• [REQUIRED WORK]:
Your task is to repeat the listing exactly.
┄┄┄┄┄┄┄┄┄┄
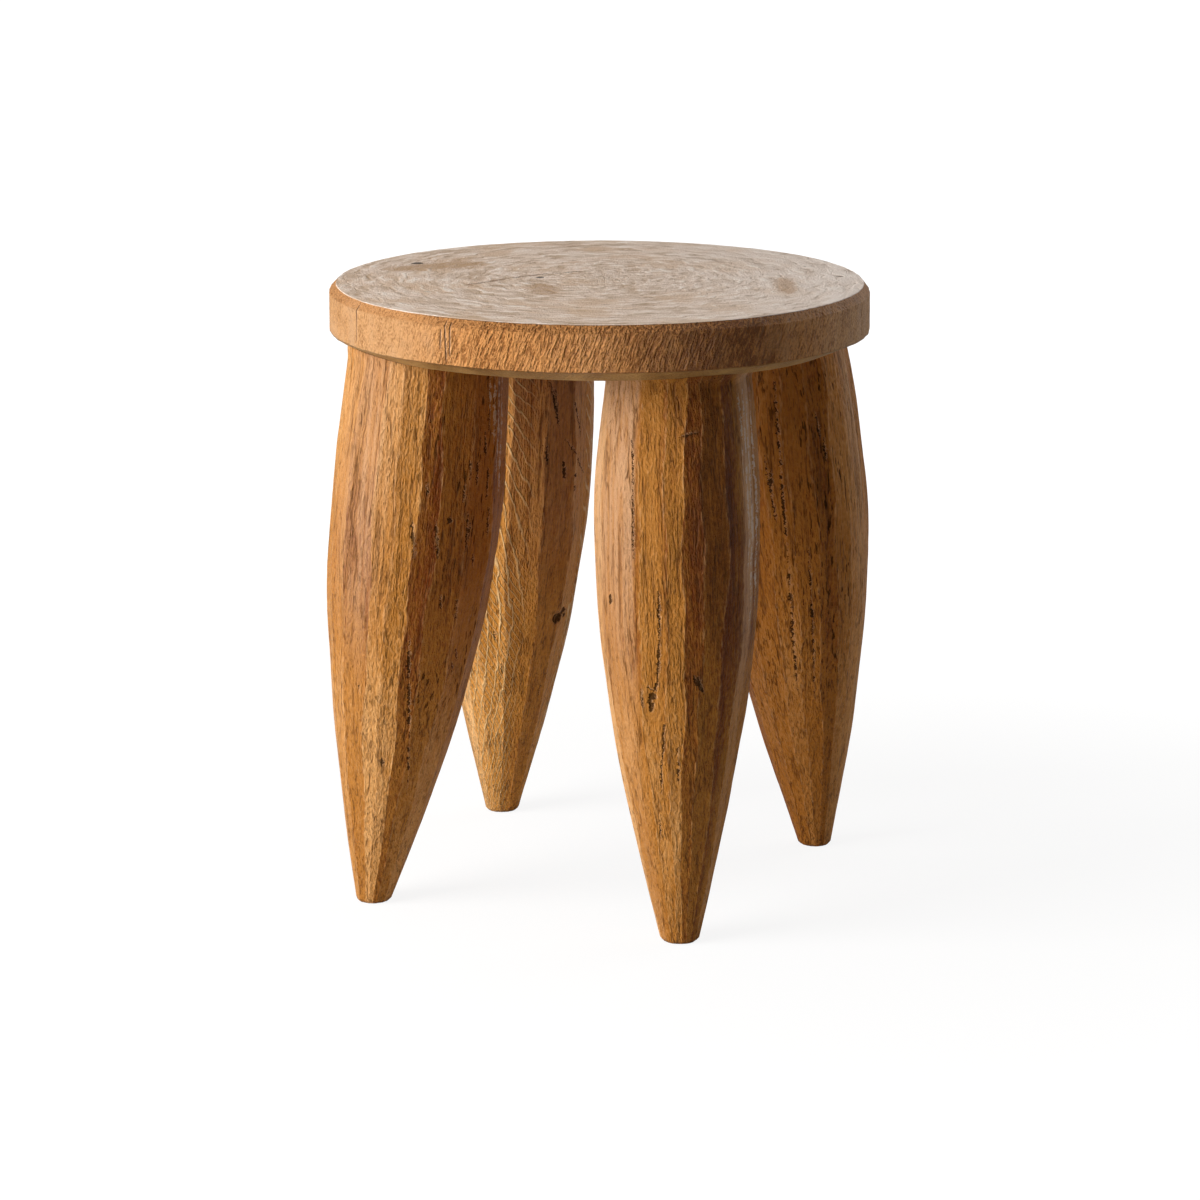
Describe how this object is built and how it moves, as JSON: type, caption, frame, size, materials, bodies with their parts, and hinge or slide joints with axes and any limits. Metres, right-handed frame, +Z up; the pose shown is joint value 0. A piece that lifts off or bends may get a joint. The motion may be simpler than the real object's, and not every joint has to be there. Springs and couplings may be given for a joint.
{
  "type": "stool",
  "caption": "Low round stool in hand-hewn wood: a thick disc seat with bevelled edges on splayed legs that swell below the seat and taper to small flat feet.",
  "frame": {"origin": "on the floor under the middle of the seat", "axes": "+Z up to the seat's top, +X to the right and +Y to the back, with the legs on the diagonals of X and Y"},
  "size_m": [0.3965, 0.3964, 0.45],
  "materials": {
    "seat_wood": "dry hand-hewn hardwood, a pale greyed end-grain top and a warm brown side",
    "leg_wood": "hand-hewn hardwood along the grain, warm brown with a thin waxed sheen"
  },
  "bodies": {
    "root": {"seat": "seat_wood", "leg_front_left": "leg_wood", "leg_front_right": "leg_wood", "leg_back_right": "leg_wood", "leg_back_left": "leg_wood"}
  },
  "joints": []
}
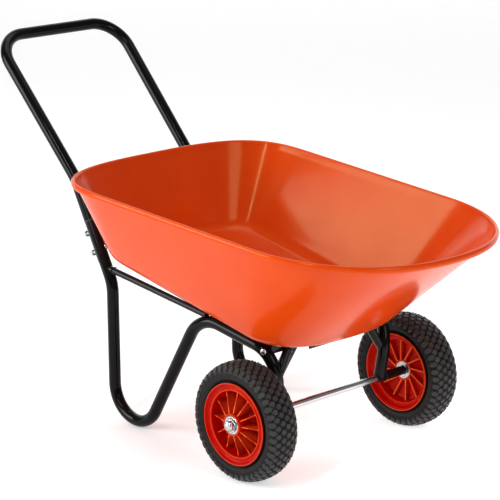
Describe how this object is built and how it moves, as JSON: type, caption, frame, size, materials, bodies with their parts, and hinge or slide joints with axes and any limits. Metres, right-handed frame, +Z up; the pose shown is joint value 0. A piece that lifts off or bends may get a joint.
┄┄┄┄┄┄┄┄┄┄
• [OUTPUT FOR THIS TASK]:
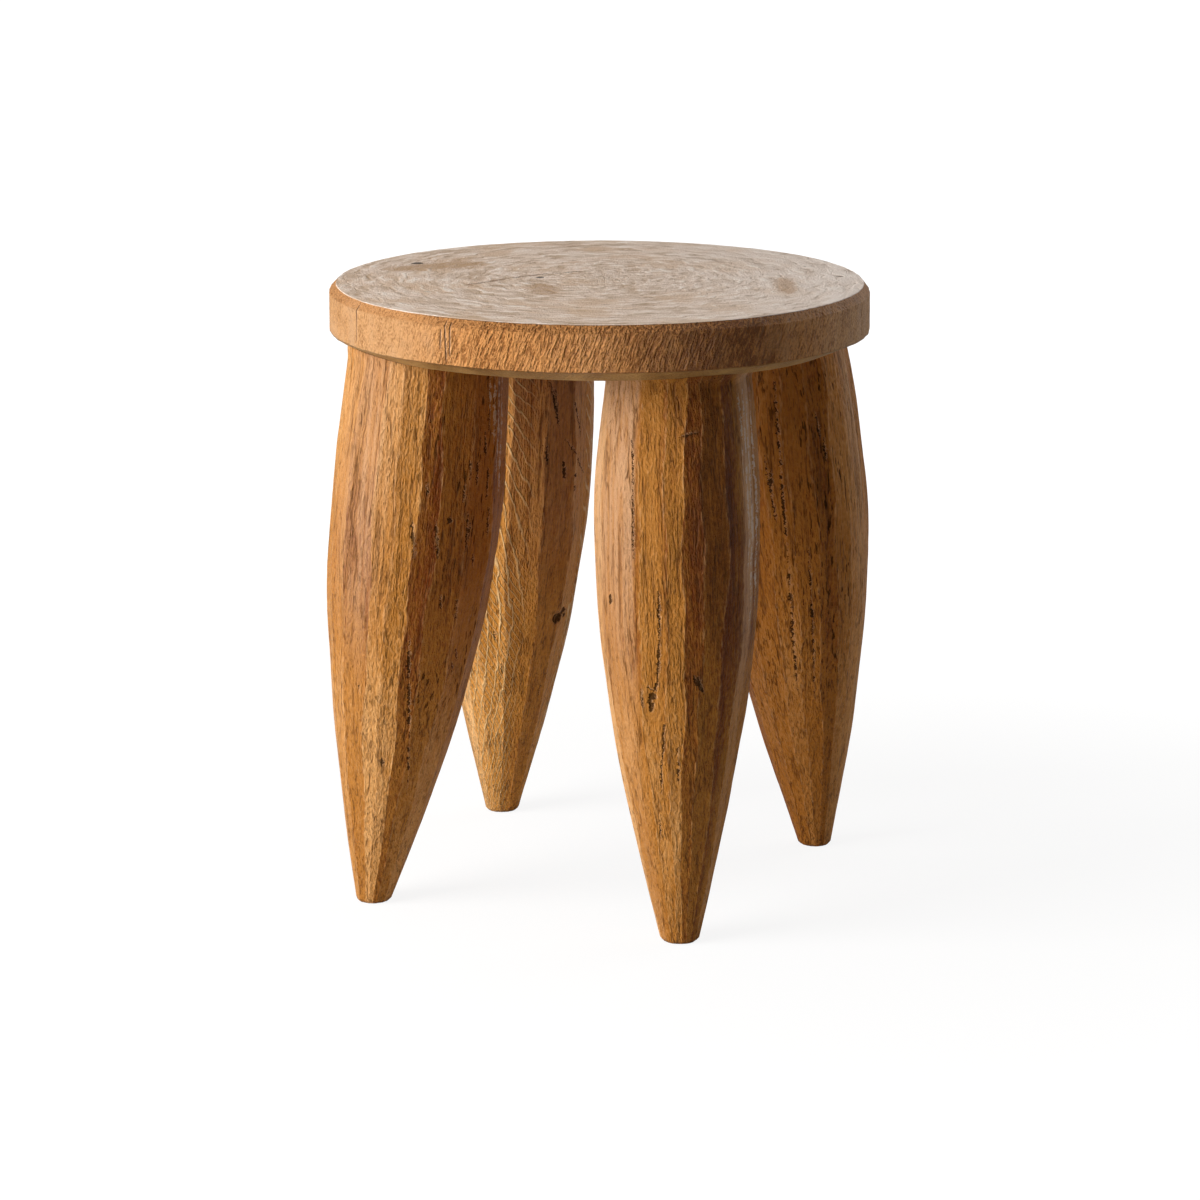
Describe how this object is built and how it moves, as JSON: type, caption, frame, size, materials, bodies with their parts, and hinge or slide joints with axes and any limits. Metres, right-handed frame, +Z up; the pose shown is joint value 0. A piece that lifts off or bends may get a joint. The motion may be simpler than the real object's, and not every joint has to be there. Springs and couplings may be given for a joint.
{
  "type": "stool",
  "caption": "Low round stool in hand-hewn wood: a thick disc seat with bevelled edges on splayed legs that swell below the seat and taper to small flat feet.",
  "frame": {"origin": "on the floor under the middle of the seat", "axes": "+Z up to the seat's top, +X to the right and +Y to the back, with the legs on the diagonals of X and Y"},
  "size_m": [0.3965, 0.3964, 0.45],
  "materials": {
    "seat_wood": "dry hand-hewn hardwood, a pale greyed end-grain top and a warm brown side",
    "leg_wood": "hand-hewn hardwood along the grain, warm brown with a thin waxed sheen"
  },
  "bodies": {
    "root": {"seat": "seat_wood", "leg_front_left": "leg_wood", "leg_front_right": "leg_wood", "leg_back_right": "leg_wood", "leg_back_left": "leg_wood"}
  },
  "joints": []
}
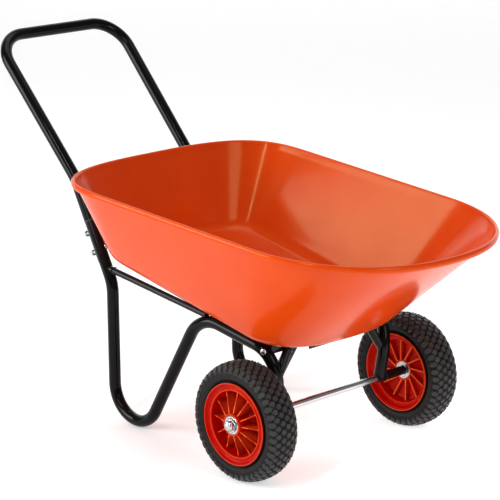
Describe how this object is built and how it moves, as JSON: type, caption, frame, size, materials, bodies with their parts, and hinge or slide joints with axes and any limits. Metres, right-handed frame, +Z up; the pose shown is joint value 0. A piece that lifts off or bends may get a joint.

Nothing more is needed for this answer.